# Exercise material:
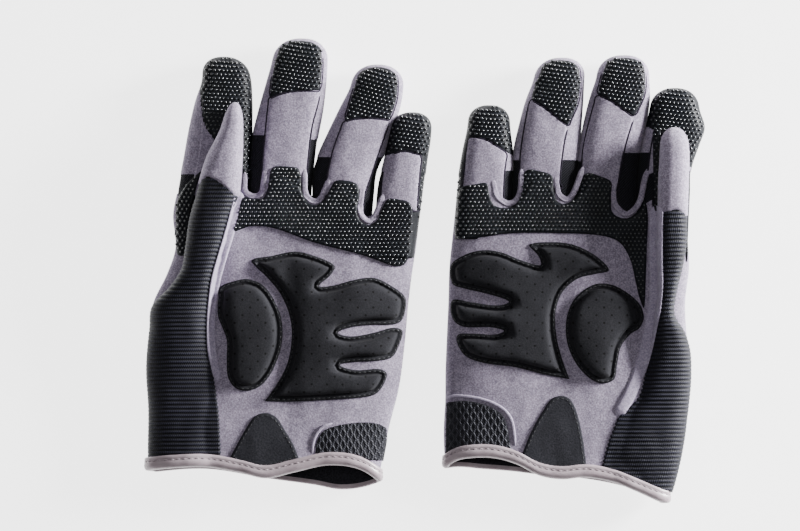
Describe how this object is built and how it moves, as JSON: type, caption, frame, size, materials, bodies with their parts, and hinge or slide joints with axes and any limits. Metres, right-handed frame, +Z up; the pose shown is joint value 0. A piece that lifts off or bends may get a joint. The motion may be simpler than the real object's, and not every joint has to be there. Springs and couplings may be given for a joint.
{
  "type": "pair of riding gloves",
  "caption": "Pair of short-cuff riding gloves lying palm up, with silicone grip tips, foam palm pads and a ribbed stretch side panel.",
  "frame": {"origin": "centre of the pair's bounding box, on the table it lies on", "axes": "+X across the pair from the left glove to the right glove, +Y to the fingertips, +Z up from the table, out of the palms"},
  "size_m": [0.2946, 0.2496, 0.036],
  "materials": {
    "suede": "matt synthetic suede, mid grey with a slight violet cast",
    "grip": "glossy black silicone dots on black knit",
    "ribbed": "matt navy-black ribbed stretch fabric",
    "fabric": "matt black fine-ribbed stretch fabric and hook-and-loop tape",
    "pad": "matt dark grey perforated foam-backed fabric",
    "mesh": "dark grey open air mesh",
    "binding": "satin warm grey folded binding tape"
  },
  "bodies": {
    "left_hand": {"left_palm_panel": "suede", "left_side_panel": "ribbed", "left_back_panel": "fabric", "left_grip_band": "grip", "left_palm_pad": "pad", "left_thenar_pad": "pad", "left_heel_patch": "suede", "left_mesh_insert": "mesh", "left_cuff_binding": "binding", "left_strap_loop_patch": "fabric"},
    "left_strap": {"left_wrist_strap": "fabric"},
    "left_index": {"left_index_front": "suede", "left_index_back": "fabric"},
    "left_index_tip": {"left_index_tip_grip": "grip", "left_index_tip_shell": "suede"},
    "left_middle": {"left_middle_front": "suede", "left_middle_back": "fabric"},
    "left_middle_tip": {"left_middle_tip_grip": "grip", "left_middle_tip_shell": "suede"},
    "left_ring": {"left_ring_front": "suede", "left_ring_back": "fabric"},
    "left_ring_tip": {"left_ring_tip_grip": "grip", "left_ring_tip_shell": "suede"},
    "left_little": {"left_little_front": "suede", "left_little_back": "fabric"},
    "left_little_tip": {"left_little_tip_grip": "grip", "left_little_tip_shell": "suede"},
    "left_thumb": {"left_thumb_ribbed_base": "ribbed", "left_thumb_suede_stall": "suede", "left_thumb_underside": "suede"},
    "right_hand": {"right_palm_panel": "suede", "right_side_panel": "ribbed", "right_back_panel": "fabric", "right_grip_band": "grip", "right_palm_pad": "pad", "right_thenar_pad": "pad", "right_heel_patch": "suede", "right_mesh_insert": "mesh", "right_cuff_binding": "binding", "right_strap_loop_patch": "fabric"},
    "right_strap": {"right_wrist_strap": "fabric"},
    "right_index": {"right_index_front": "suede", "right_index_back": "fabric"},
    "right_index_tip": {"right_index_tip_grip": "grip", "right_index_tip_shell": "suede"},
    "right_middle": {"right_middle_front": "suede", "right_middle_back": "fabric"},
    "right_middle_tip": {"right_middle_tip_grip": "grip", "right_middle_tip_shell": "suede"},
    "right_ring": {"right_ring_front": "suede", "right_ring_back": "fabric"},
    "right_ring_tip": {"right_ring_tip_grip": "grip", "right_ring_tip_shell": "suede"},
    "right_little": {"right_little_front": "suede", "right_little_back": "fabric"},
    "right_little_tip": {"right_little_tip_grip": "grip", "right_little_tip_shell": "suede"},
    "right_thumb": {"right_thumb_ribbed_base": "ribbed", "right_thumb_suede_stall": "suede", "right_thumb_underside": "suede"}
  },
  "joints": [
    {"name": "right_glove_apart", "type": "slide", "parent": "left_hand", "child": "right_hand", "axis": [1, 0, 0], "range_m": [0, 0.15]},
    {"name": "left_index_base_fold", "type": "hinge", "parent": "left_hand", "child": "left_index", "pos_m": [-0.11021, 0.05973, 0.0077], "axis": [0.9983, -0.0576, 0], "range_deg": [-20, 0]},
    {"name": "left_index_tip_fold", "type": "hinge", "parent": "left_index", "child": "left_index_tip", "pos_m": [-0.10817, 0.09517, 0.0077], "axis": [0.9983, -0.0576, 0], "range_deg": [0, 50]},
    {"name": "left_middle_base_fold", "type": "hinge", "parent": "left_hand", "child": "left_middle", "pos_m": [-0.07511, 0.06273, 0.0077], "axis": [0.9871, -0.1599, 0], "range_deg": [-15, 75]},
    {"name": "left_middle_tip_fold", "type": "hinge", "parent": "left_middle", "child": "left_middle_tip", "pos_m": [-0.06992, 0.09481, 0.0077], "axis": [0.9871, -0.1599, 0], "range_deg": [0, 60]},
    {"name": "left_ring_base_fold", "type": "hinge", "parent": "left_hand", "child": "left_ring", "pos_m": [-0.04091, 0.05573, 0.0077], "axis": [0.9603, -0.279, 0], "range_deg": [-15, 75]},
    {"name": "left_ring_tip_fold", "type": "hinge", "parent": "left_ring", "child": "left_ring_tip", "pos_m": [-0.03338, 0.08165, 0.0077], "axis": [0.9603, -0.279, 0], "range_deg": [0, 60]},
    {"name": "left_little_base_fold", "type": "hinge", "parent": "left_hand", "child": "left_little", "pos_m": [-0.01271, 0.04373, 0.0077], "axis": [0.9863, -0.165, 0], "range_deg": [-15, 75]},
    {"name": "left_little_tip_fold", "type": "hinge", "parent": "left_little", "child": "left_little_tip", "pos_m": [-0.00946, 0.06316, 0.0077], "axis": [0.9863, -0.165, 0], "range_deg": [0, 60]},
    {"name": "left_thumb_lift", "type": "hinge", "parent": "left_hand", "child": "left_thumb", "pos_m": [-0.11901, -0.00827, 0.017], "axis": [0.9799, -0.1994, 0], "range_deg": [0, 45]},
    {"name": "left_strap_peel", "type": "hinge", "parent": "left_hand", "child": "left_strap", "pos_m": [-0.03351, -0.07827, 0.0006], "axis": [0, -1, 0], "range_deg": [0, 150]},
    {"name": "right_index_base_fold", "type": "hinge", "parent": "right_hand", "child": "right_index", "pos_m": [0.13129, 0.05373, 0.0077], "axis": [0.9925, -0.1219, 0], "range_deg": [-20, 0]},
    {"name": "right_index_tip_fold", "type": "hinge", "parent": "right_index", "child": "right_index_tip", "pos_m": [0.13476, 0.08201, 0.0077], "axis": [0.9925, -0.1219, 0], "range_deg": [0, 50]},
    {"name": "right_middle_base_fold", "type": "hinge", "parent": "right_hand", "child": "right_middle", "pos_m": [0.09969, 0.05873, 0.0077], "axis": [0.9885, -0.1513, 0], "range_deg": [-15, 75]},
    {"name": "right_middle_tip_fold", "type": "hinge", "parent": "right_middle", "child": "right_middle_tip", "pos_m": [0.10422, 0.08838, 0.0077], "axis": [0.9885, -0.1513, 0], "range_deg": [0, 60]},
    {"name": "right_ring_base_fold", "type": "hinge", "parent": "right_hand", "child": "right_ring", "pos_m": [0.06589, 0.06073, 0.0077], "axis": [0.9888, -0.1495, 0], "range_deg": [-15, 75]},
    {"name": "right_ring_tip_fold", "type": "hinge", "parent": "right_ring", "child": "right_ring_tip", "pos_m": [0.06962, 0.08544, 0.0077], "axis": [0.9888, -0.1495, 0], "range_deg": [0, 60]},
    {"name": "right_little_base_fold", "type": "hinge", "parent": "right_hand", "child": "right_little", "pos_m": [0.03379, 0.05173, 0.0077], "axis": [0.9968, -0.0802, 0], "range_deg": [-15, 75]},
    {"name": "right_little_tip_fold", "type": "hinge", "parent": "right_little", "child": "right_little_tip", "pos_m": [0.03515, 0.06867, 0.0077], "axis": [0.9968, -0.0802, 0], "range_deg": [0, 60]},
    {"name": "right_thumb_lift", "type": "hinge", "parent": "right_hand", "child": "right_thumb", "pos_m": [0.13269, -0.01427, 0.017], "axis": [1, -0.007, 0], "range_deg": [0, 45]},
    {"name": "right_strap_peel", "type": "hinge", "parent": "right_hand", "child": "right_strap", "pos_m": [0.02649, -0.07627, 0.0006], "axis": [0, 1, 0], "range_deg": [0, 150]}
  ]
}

* * *

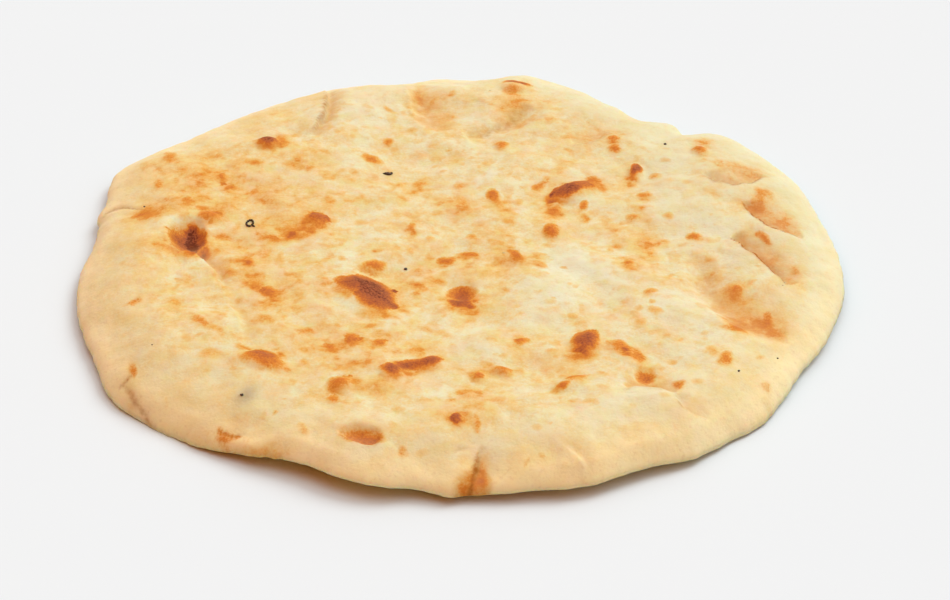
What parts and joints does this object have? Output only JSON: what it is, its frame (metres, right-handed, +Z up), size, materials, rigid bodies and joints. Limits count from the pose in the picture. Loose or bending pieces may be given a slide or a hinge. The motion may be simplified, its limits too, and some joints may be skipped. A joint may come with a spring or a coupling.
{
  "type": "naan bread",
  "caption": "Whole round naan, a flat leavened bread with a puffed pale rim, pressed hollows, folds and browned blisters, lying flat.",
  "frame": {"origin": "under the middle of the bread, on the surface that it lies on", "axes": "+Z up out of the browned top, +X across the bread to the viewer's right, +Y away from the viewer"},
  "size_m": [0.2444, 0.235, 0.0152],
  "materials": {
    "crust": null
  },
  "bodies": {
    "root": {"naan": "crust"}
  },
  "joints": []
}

==

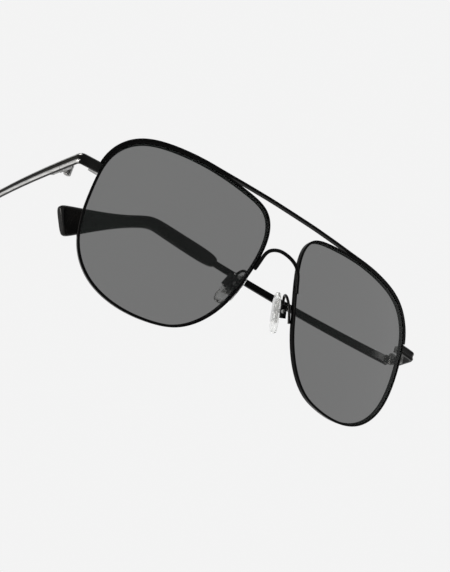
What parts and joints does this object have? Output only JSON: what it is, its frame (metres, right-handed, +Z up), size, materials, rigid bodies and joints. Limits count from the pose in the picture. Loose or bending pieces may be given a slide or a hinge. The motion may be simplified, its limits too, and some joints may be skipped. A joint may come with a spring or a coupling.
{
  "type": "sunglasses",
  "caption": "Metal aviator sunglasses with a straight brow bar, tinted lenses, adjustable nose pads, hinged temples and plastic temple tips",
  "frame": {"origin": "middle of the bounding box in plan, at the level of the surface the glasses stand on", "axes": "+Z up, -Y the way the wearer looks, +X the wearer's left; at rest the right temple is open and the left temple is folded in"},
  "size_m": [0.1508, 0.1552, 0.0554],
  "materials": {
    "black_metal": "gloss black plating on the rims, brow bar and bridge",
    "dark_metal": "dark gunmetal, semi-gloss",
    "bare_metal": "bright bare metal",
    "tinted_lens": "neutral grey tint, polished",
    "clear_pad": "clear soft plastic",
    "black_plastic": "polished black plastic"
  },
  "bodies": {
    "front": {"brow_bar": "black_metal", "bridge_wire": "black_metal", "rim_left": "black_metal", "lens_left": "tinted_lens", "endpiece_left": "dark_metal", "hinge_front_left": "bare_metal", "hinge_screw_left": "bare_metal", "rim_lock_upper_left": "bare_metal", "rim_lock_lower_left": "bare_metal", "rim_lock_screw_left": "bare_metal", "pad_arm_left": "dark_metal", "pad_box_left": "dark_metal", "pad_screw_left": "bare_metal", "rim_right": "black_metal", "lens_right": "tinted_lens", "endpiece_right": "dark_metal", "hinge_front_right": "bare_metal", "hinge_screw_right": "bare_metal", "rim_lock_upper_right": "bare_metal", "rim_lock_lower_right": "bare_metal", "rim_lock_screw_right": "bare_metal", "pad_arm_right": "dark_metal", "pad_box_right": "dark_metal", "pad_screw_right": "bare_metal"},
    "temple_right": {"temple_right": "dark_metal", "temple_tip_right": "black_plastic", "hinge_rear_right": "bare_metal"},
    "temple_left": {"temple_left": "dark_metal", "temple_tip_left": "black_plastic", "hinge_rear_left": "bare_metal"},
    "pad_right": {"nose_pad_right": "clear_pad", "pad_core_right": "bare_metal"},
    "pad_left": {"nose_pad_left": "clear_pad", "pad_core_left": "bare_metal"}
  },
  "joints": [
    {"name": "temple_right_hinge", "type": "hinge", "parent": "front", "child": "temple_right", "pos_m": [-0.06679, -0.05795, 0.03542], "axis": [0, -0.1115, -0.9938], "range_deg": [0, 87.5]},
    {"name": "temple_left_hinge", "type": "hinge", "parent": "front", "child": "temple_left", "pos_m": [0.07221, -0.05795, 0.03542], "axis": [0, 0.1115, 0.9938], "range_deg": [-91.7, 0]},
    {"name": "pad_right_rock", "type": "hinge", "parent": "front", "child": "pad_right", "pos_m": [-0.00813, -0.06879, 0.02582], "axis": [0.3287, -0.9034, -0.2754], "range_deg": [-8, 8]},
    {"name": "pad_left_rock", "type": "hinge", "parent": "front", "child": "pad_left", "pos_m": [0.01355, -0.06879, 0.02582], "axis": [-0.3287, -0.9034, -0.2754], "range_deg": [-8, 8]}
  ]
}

# What is required:
From the listing above, pick out every line containing "that".

# Answer to the problem:
Describe how this object is built and how it moves, as JSON: type, caption, frame, size, materials, bodies with their parts, and hinge or slide joints with axes and any limits. Metres, right-handed frame, +Z up; the pose shown is joint value 0. A piece that lifts off or bends may get a joint. The motion may be simpler than the real object's, and not every joint has to be there. Springs and couplings may be given for a joint.
  "frame": {"origin": "under the middle of the bread, on the surface that it lies on", "axes": "+Z up out of the browned top, +X across the bread to the viewer's right, +Y away from the viewer"},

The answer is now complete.